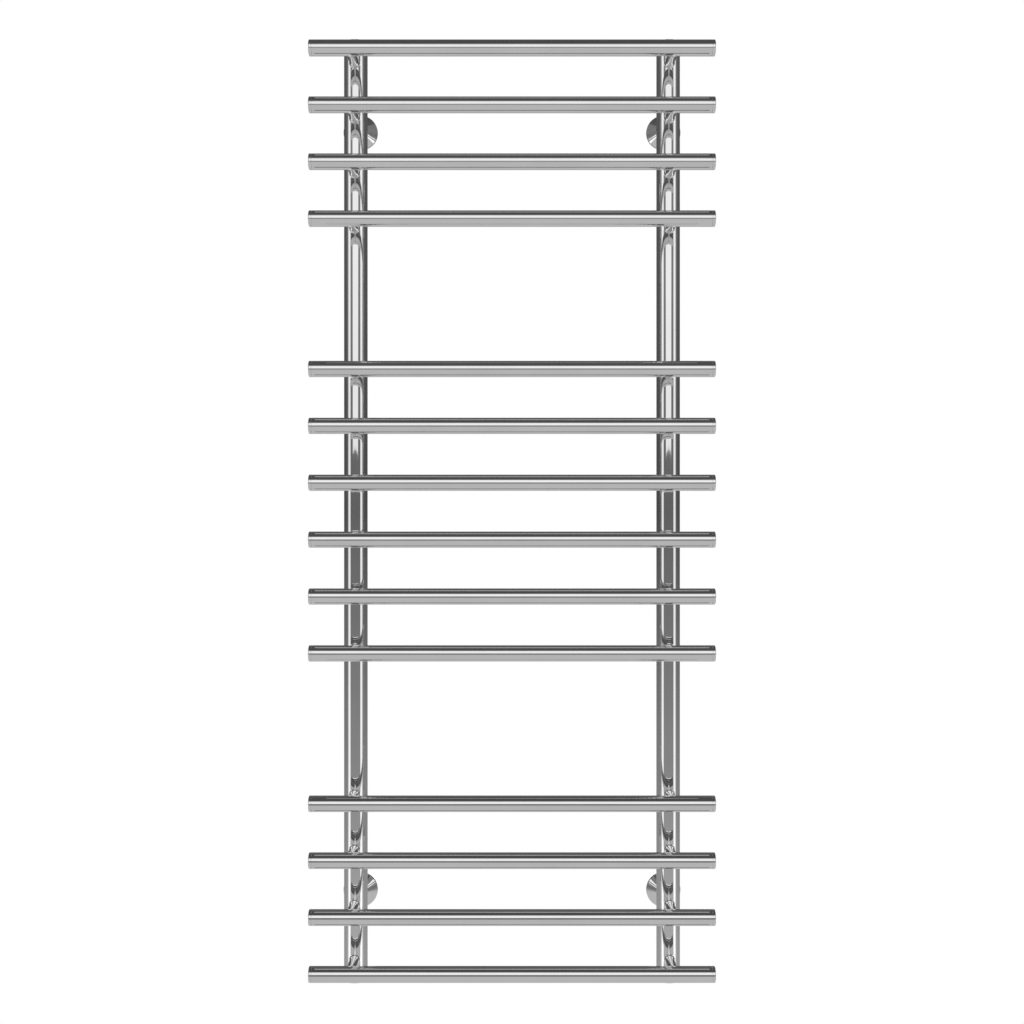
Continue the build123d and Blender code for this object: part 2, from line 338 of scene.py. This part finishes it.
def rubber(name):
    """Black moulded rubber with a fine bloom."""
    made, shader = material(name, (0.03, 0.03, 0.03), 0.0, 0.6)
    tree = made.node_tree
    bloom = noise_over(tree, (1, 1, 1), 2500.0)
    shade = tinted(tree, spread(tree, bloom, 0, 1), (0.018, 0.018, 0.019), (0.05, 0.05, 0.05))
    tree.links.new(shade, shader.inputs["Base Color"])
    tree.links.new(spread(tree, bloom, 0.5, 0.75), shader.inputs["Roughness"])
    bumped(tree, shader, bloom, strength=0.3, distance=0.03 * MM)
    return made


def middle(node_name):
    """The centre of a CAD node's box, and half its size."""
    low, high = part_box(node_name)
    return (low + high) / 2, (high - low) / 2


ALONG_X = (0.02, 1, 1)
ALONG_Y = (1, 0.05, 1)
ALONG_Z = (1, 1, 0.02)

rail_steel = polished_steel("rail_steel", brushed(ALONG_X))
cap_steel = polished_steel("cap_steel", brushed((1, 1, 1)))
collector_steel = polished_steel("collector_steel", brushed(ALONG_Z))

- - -

Reproduce the material above exactly; please quote every line of it.

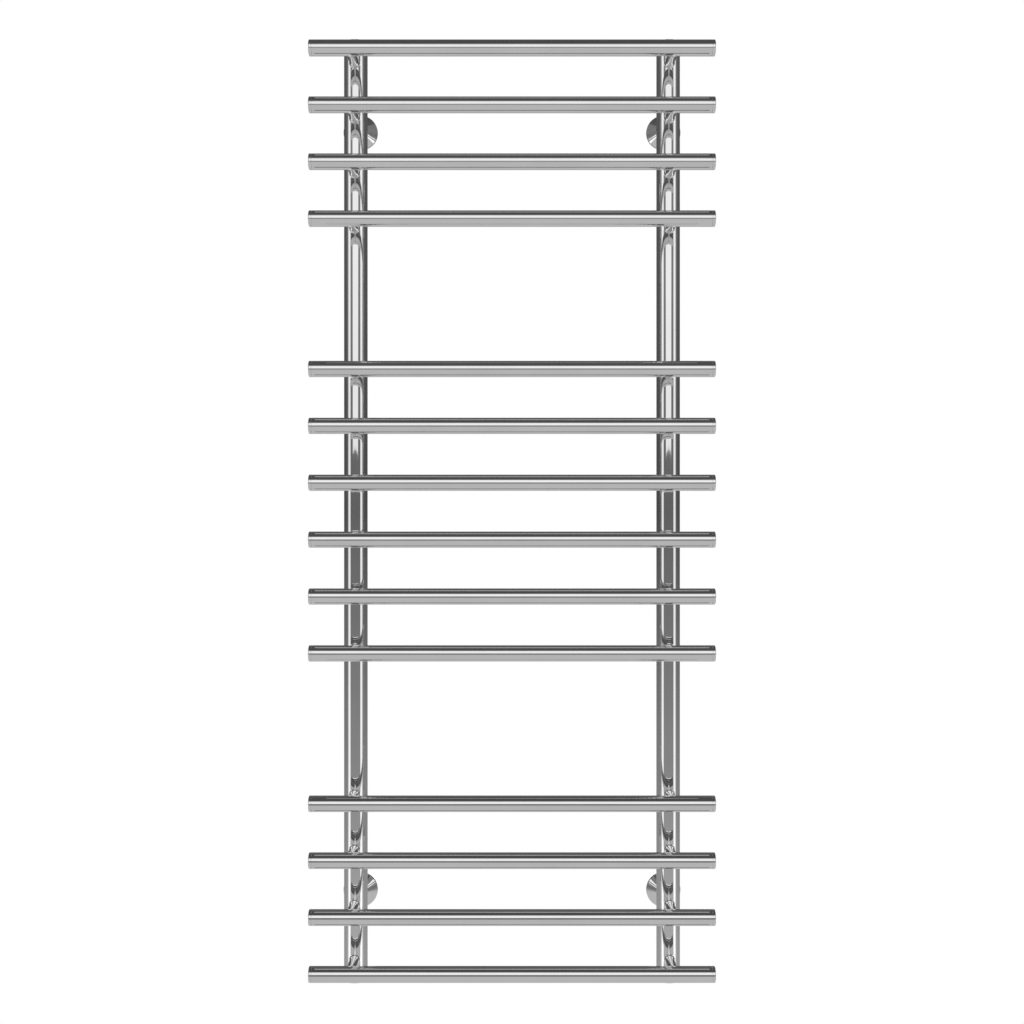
Continue the build123d and Blender code for this object: part 2, from line 338 of scene.py. This part finishes it.
def rubber(name):
    """Black moulded rubber with a fine bloom."""
    made, shader = material(name, (0.03, 0.03, 0.03), 0.0, 0.6)
    tree = made.node_tree
    bloom = noise_over(tree, (1, 1, 1), 2500.0)
    shade = tinted(tree, spread(tree, bloom, 0, 1), (0.018, 0.018, 0.019), (0.05, 0.05, 0.05))
    tree.links.new(shade, shader.inputs["Base Color"])
    tree.links.new(spread(tree, bloom, 0.5, 0.75), shader.inputs["Roughness"])
    bumped(tree, shader, bloom, strength=0.3, distance=0.03 * MM)
    return made


def middle(node_name):
    """The centre of a CAD node's box, and half its size."""
    low, high = part_box(node_name)
    return (low + high) / 2, (high - low) / 2


ALONG_X = (0.02, 1, 1)
ALONG_Y = (1, 0.05, 1)
ALONG_Z = (1, 1, 0.02)

rail_steel = polished_steel("rail_steel", brushed(ALONG_X))
cap_steel = polished_steel("cap_steel", brushed((1, 1, 1)))
collector_steel = polished_steel("collector_steel", brushed(ALONG_Z))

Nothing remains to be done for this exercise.